OUR MOTHERS WERE ill or our fathers had birthdays and we could not visit. But we learned—in a way that we never wanted to—that there was an exception. We packed our suitcases and took trains to Duluth, to Los Angeles, past the soda shop where our first loves kissed us, past the service flags and blue stars hanging in windows—we could see who had gone off to war while we were gone—and past windows where blue stars were replaced with gold. Back into our parents’ houses, back into our mothers’ arms, to the funeral parlors of our hometowns, where we stared into the faces of our own dead brothers.
A FEW OF us got an exception of a different nature. Our sisters announced their sweethearts were coming home and they were getting married. Though our husband’s request for both of us to travel to San Francisco for the wedding was denied, a wife was permitted to go, and we busied our summer with correspondence to our sister about color schemes, florists, and menus. It was the first time in a long time we’d thought about the outside world. Searching through boxes in the back of our closet for nice gloves and a presentable dress for the wedding brought back memories of home. We could smell the sea again. How were the neighbors we’d left behind? Was the pharmacist still frowning as he counted pills? How was the butcher? Had the weeds grown tall around our house and was someone else living there?
OUR PARENTS MET us at the train station while our sisters, weak from wedding preparations, were in bed with pneumonia. Their future husbands, who had arrived from the Pacific two days earlier, were lying in their own childhood beds across town. Our first thought about our parents was, They look tired, or, They look so much older, and they probably had the same thoughts about us, too.
ON THE DRIVE home we chatted but only half listened and recall little—something about the neighbors’ dog, something about the tree in the front yard—but on our minds instead was the cool sea air and the familiar, cleanly designed bridges that brought out a feeling of grandeur in us as we crossed them, as if the feat of their construction was somehow ours as well.
BACK IN OUR hometowns, past the doorman, the mailman, up the stairs, inhaling the bay, the bakery, the trash in the alley, the soft light, the sound of a foghorn. And up two flights or into the elevator we went. We closed the brass gate and looked above to see the white clouds of New York through the skylight, and we arrived at our door and rang the bell just because we could. We picked up the telephone to hear the operator ask us what number we would like to reach, and we dropped our suitcases in the entryway to our bedroom and remembered what this home offered that we had not been in for years: a shining porcelain bathtub. Our mothers kept our sons and daughters occupied while we soaked until our fingers and toes wrinkled.

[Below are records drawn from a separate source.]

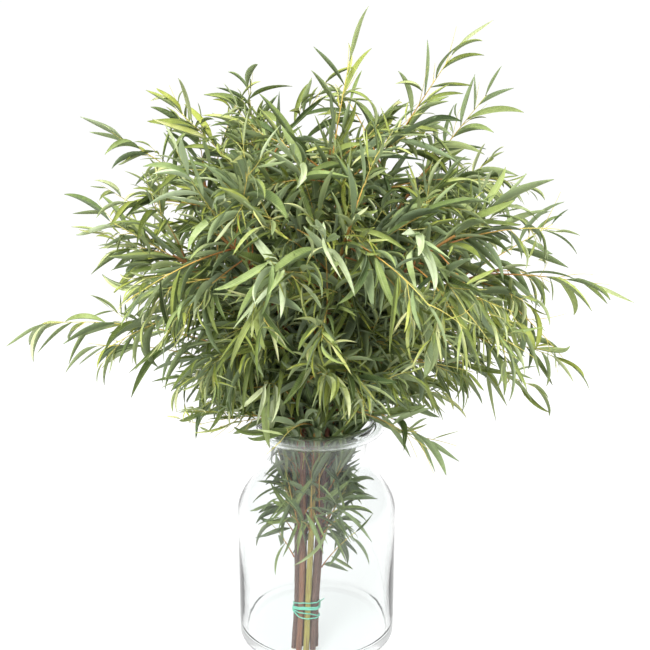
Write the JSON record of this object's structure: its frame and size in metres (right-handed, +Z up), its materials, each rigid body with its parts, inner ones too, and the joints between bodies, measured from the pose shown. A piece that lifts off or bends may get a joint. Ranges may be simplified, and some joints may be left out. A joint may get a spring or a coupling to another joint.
{
  "type": "eucalyptus bunch in a glass vase",
  "caption": "Tied bunch of narrow-leaved eucalyptus branches standing in a clear glass vase with a rolled lip.",
  "frame": {"origin": "the middle of the vase's flat underside", "axes": "+Z up along the vase's axis, -Y the front, where the stems stand, +X to the right seen from the front"},
  "size_m": [0.7105, 0.5359, 0.7203],
  "materials": {
    "clear_glass": "clear, polished, faintly grey-green at the edges",
    "mint_elastic": "mint-green elastic string, satin",
    "stem_bark": "smooth young bark, mauve-brown at the foot and copper-red to yellow-green above",
    "leaf_green": "leathery leaf, satin, blue-green to yellow-green with a paler midrib"
  },
  "bodies": {
    "root": {"glass_vase": "clear_glass", "reaching_spray_01": "leaf_green", "reaching_spray_02": "leaf_green", "reaching_spray_03": "leaf_green", "reaching_spray_04": "leaf_green", "reaching_spray_05": "leaf_green", "reaching_spray_06": "leaf_green", "reaching_spray_07": "leaf_green", "reaching_spray_08": "leaf_green", "reaching_spray_09": "leaf_green", "reaching_spray_10": "leaf_green", "reaching_spray_11": "leaf_green", "reaching_spray_12": "leaf_green", "reaching_spray_13": "leaf_green", "reaching_spray_14": "leaf_green", "reaching_spray_15": "leaf_green", "reaching_spray_16": "leaf_green", "reaching_spray_17": "leaf_green", "reaching_spray_18": "leaf_green", "reaching_spray_19": "leaf_green", "spray_01_6": "leaf_green", "spray_01_9": "leaf_green", "spray_02_6": "leaf_green", "spray_02_9": "leaf_green", "spray_03_6": "leaf_green", "spray_03_9": "leaf_green", "spray_04_6": "leaf_green", "spray_04_9": "leaf_green", "spray_05_6": "leaf_green", "spray_05_9": "leaf_green", "spray_06_6": "leaf_green", "spray_06_8": "leaf_green", "spray_07_5": "leaf_green", "spray_07_9": "leaf_green", "spray_08_6": "leaf_green", "spray_08_9": "leaf_green", "spray_09_6": "leaf_green", "spray_09_8": "leaf_green", "spray_10_6": "leaf_green", "spray_10_9": "leaf_green", "spray_11_6": "leaf_green", "spray_11_9": "leaf_green", "spray_12_6": "leaf_green", "spray_12_9": "leaf_green", "stem_01": "stem_bark", "stem_02": "stem_bark", "stem_03": "stem_bark", "stem_04": "stem_bark", "stem_05": "stem_bark", "stem_06": "stem_bark", "stem_07": "stem_bark", "stem_08": "stem_bark", "stem_09": "stem_bark", "stem_10": "stem_bark", "stem_11": "stem_bark", "stem_12": "stem_bark", "tie": "mint_elastic"}
  },
  "joints": []
}
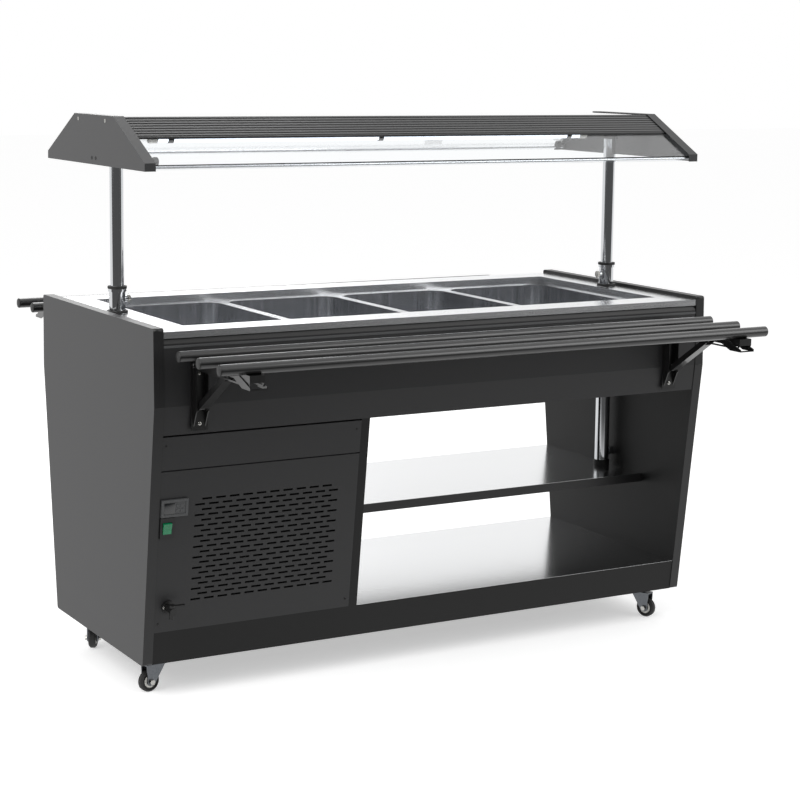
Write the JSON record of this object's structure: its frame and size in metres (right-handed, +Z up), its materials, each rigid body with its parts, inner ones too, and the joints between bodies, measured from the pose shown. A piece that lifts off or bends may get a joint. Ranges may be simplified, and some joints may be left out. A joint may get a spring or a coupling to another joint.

WE FOUND OUR sisters tired from their illnesses but ecstatic. They asked us for advice. We warned them of dehydration caused by nerves—drink water constantly—and we told them to take nothing as a sign, unless it was a good sign. On the eve of our own wedding our husbands woke with their legs as tight as statues, their veins visible like a colt’s; they woke and stood and collapsed on the bed and if we thought, Is this a sign? we did not say it, and our husbands did not say it. Anyway, really, it was not a sign, we told our sisters, it was our anxiety, it was dehydration. Drink more water than you think possible.